Given request:
Copy the lines holding the word "picks", all of them.

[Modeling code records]

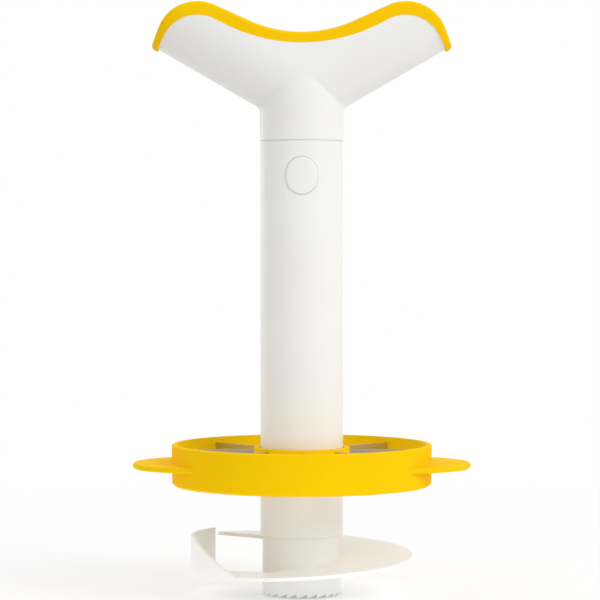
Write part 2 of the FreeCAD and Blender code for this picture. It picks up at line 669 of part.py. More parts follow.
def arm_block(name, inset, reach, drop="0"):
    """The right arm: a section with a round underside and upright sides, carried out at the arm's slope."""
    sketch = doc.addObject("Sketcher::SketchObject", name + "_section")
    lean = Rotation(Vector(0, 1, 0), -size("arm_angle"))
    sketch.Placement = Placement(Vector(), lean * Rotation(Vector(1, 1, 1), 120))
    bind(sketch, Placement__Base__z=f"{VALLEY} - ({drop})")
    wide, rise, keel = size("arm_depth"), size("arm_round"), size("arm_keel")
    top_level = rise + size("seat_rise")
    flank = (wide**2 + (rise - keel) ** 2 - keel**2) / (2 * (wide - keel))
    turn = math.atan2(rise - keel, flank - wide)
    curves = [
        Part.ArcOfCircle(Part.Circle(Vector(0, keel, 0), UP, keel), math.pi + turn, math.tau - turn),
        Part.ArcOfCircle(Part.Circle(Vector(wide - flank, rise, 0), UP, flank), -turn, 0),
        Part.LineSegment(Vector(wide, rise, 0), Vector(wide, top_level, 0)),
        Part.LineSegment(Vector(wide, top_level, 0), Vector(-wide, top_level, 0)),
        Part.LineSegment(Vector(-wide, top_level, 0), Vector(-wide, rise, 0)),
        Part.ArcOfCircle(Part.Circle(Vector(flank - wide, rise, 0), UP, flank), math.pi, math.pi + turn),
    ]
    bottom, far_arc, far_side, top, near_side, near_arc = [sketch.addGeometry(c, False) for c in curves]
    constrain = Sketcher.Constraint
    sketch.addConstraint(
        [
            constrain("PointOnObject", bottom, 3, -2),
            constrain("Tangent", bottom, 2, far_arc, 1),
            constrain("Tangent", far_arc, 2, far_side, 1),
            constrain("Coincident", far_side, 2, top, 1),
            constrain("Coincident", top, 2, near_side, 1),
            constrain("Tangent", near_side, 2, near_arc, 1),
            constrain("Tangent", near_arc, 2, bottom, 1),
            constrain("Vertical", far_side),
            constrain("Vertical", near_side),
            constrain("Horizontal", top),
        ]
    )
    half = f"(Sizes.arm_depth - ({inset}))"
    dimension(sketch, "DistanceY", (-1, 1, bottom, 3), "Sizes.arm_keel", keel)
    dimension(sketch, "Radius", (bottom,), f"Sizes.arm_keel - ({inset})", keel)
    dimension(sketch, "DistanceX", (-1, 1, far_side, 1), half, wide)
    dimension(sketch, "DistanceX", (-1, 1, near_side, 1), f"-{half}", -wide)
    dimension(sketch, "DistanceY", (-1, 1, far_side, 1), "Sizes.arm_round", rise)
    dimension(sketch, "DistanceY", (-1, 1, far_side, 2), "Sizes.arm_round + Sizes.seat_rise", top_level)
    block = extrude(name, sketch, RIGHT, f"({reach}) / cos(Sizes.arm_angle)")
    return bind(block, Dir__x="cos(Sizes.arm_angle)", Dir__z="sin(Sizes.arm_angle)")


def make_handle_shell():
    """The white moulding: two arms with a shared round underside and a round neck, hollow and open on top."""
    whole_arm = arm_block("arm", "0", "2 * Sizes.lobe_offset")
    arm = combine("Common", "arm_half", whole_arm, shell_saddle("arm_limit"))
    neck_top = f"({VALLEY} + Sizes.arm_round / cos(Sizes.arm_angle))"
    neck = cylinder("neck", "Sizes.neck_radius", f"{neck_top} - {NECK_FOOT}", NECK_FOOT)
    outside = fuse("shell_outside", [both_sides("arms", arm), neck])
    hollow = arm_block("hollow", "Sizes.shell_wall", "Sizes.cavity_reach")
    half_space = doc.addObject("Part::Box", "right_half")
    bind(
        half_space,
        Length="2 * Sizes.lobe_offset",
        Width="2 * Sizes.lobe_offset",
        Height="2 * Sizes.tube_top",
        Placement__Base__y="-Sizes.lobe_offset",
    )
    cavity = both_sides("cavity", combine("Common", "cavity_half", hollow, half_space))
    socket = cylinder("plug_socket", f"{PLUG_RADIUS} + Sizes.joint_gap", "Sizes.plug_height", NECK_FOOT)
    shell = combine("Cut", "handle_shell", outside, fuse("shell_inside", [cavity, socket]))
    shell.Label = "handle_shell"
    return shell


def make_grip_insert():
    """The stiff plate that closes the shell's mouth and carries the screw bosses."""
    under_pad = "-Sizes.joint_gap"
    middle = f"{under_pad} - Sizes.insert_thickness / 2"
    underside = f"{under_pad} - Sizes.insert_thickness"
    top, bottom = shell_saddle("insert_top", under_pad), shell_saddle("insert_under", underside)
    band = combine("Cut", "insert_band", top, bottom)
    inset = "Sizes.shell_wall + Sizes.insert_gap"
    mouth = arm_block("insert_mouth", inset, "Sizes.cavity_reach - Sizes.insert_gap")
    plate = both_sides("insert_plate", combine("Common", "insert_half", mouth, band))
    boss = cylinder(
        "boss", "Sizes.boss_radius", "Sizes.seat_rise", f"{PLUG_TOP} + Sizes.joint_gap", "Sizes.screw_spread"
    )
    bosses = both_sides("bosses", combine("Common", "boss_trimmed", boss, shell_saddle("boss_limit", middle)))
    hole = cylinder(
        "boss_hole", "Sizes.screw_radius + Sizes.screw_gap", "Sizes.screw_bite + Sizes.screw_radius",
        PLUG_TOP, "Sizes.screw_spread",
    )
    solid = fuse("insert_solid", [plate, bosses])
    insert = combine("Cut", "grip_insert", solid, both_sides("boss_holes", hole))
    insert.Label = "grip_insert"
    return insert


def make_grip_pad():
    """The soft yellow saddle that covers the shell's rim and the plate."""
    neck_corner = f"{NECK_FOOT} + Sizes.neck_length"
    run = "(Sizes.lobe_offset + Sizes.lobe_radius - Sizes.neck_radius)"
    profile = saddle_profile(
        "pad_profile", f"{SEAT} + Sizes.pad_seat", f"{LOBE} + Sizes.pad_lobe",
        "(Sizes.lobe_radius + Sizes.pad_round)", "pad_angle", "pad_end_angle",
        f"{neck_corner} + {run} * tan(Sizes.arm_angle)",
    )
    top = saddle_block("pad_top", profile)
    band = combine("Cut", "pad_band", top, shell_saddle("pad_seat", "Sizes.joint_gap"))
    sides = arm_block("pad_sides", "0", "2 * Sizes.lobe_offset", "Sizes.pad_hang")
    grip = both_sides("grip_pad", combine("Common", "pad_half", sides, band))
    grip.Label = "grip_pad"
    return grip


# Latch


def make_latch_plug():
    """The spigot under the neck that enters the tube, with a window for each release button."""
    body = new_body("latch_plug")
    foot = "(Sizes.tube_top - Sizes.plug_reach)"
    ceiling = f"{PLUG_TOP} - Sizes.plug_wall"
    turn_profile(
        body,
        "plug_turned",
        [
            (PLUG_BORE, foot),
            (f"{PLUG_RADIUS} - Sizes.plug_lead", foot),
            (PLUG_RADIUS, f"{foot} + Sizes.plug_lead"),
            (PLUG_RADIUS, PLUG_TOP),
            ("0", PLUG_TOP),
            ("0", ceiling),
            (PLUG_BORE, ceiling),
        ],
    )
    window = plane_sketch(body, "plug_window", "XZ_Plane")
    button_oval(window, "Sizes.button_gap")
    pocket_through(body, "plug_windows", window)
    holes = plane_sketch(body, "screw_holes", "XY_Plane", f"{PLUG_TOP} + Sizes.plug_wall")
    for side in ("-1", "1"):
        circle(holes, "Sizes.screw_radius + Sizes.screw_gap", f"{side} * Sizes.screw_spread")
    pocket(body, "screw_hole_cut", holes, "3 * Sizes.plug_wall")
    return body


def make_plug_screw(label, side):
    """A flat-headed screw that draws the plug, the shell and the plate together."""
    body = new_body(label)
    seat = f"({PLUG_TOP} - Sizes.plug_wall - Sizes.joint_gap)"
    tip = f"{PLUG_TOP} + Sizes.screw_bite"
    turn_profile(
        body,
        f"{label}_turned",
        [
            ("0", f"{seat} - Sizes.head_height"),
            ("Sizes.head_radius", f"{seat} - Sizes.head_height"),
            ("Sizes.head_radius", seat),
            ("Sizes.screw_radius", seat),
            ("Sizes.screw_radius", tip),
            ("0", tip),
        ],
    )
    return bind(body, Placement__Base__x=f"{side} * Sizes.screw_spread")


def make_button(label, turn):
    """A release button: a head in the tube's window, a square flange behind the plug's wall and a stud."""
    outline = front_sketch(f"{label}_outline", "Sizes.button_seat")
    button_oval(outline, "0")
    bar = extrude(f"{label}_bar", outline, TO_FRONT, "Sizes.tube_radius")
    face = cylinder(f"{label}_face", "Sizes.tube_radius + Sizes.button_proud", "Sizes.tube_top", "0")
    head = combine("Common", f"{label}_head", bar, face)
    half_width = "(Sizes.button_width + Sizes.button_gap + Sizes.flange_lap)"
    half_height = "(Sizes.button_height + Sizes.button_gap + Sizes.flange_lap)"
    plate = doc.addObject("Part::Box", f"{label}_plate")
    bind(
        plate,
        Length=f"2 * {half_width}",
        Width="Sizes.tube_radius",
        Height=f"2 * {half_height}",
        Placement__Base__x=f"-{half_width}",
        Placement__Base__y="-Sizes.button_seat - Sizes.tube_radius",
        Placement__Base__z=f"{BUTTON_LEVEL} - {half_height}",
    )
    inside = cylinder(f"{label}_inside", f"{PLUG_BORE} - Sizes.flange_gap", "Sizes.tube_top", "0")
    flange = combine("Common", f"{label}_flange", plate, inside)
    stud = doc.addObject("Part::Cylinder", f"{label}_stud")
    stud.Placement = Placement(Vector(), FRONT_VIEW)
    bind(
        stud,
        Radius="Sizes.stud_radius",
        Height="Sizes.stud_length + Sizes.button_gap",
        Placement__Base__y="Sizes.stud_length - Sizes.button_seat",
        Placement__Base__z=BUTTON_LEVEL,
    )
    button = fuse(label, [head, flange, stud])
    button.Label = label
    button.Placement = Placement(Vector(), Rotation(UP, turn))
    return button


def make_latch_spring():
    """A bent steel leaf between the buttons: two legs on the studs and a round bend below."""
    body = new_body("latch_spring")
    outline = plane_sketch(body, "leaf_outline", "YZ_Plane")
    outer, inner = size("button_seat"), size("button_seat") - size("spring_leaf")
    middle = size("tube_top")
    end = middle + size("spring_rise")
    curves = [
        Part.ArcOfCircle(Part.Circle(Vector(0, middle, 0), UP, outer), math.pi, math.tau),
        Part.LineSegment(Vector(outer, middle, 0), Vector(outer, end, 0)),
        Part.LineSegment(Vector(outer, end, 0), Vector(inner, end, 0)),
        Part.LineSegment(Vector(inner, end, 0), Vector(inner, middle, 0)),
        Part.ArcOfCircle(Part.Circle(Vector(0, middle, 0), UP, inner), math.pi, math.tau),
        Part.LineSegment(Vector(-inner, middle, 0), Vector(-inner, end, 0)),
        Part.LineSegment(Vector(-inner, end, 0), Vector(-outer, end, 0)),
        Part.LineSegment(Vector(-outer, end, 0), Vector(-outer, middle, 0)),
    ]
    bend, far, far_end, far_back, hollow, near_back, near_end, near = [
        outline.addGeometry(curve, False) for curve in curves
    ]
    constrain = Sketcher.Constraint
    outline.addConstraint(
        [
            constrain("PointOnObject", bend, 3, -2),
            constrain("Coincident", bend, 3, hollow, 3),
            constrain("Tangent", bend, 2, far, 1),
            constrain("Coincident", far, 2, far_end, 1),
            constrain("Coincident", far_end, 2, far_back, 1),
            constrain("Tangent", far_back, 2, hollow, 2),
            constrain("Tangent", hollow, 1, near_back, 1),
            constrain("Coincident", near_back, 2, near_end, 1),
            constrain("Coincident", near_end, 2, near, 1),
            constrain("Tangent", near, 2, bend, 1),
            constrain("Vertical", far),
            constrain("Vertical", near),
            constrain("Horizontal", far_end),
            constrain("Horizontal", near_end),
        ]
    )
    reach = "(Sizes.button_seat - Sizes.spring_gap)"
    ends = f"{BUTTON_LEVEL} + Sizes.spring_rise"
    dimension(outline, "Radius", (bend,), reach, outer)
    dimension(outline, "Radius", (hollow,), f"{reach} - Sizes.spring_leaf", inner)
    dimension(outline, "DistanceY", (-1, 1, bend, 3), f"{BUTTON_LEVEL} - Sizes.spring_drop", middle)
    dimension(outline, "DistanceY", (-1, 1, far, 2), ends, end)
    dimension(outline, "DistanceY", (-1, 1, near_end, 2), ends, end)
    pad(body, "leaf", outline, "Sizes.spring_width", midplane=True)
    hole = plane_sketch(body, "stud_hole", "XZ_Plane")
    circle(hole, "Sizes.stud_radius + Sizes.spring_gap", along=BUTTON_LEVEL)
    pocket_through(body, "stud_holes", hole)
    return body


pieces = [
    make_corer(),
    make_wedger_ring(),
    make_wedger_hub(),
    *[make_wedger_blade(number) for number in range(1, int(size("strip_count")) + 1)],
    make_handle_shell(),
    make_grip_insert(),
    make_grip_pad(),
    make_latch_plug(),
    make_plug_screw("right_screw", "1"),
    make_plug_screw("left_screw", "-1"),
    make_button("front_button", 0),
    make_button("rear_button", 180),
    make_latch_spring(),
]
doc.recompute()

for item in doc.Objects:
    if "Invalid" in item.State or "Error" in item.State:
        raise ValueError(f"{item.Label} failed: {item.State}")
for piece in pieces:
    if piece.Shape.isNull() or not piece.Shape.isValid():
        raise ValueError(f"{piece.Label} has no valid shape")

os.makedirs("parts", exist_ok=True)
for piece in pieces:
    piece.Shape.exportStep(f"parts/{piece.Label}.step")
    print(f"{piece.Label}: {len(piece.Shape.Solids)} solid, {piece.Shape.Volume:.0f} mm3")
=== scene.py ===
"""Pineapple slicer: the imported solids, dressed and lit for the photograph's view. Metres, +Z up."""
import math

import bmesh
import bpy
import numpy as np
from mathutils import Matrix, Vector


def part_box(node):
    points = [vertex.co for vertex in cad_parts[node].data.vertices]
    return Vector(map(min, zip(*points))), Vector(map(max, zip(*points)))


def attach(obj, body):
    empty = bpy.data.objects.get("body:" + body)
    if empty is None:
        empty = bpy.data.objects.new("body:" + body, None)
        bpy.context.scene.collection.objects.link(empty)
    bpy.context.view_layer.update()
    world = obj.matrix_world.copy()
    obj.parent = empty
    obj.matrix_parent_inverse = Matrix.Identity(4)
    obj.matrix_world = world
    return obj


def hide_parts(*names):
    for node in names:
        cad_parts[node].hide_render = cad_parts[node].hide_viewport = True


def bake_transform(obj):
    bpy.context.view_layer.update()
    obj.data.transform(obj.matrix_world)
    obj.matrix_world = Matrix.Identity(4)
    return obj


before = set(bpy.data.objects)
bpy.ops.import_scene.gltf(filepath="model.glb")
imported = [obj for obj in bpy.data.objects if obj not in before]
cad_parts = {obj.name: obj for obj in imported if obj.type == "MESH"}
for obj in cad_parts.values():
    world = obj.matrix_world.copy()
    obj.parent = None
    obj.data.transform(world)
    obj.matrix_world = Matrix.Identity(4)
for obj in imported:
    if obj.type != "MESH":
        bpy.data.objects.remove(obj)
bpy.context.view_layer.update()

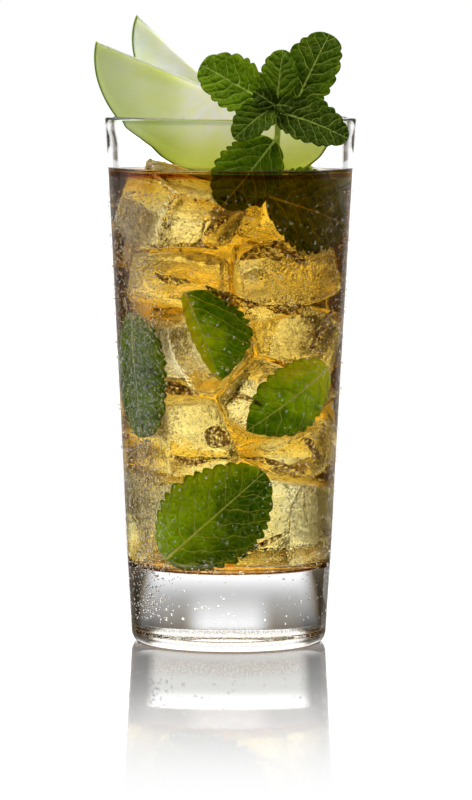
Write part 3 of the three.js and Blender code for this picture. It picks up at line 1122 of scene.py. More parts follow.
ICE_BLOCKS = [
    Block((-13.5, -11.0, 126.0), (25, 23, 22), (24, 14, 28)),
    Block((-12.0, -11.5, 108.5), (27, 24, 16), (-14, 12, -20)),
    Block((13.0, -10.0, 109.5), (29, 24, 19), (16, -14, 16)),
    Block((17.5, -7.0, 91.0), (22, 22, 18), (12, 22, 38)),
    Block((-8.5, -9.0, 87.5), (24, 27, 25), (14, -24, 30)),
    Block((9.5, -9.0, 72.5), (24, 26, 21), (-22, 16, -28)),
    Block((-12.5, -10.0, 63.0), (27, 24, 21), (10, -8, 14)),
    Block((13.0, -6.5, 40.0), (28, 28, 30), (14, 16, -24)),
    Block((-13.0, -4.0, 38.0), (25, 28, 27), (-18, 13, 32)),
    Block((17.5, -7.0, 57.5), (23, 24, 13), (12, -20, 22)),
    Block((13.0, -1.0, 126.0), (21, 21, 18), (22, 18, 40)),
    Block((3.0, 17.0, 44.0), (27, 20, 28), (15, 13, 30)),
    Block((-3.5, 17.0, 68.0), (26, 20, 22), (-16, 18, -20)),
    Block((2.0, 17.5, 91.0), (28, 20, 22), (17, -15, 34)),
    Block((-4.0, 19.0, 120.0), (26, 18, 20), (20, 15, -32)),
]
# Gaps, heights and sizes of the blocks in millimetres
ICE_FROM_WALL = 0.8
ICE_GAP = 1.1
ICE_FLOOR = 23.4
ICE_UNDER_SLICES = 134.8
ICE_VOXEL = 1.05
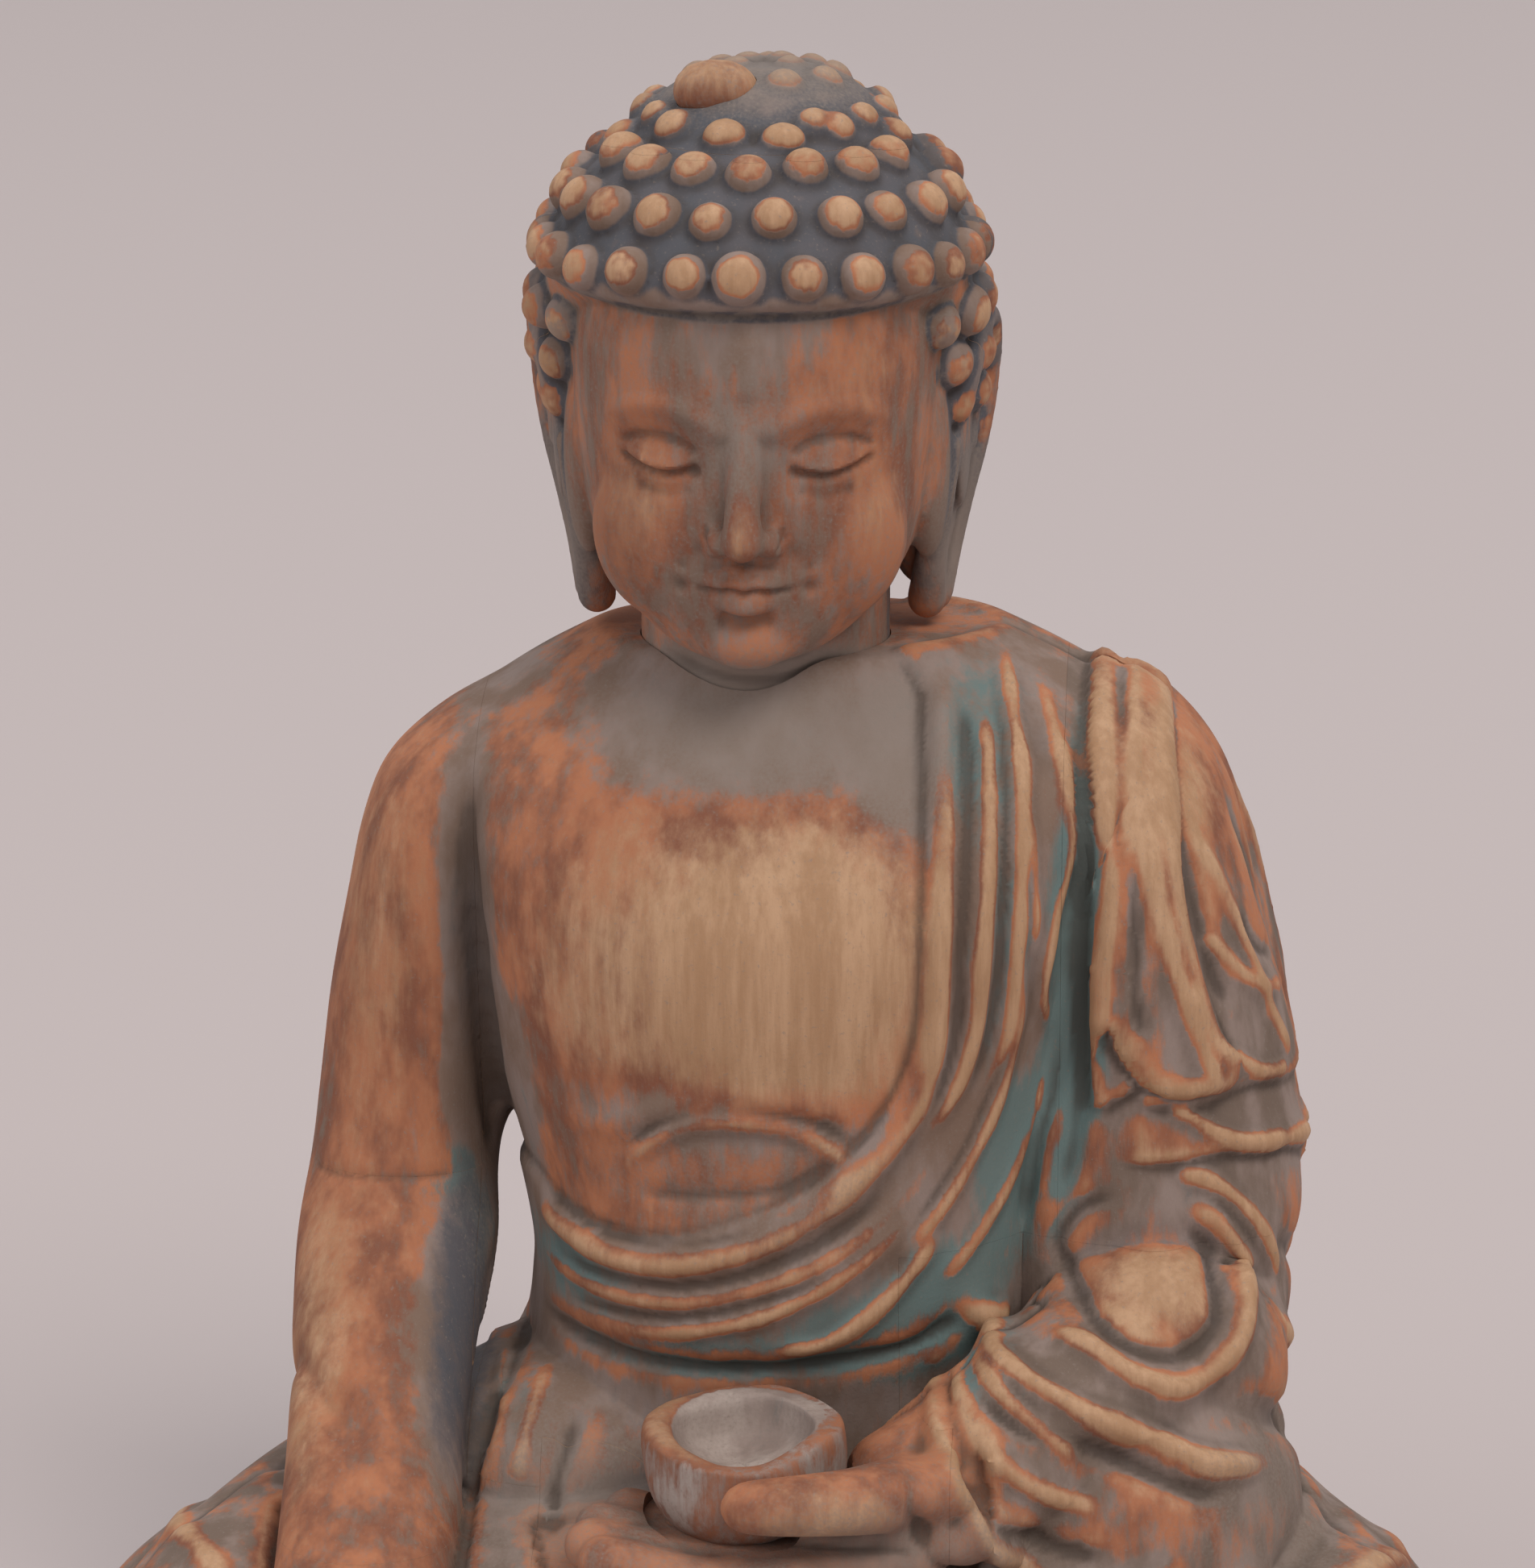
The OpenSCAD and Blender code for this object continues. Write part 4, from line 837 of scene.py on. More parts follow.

Output below:
Write part 2 of the FreeCAD and Blender code for this picture. It picks up at line 669 of part.py. More parts follow.
Write part 3 of the three.js and Blender code for this picture. It picks up at line 1122 of scene.py. More parts follow.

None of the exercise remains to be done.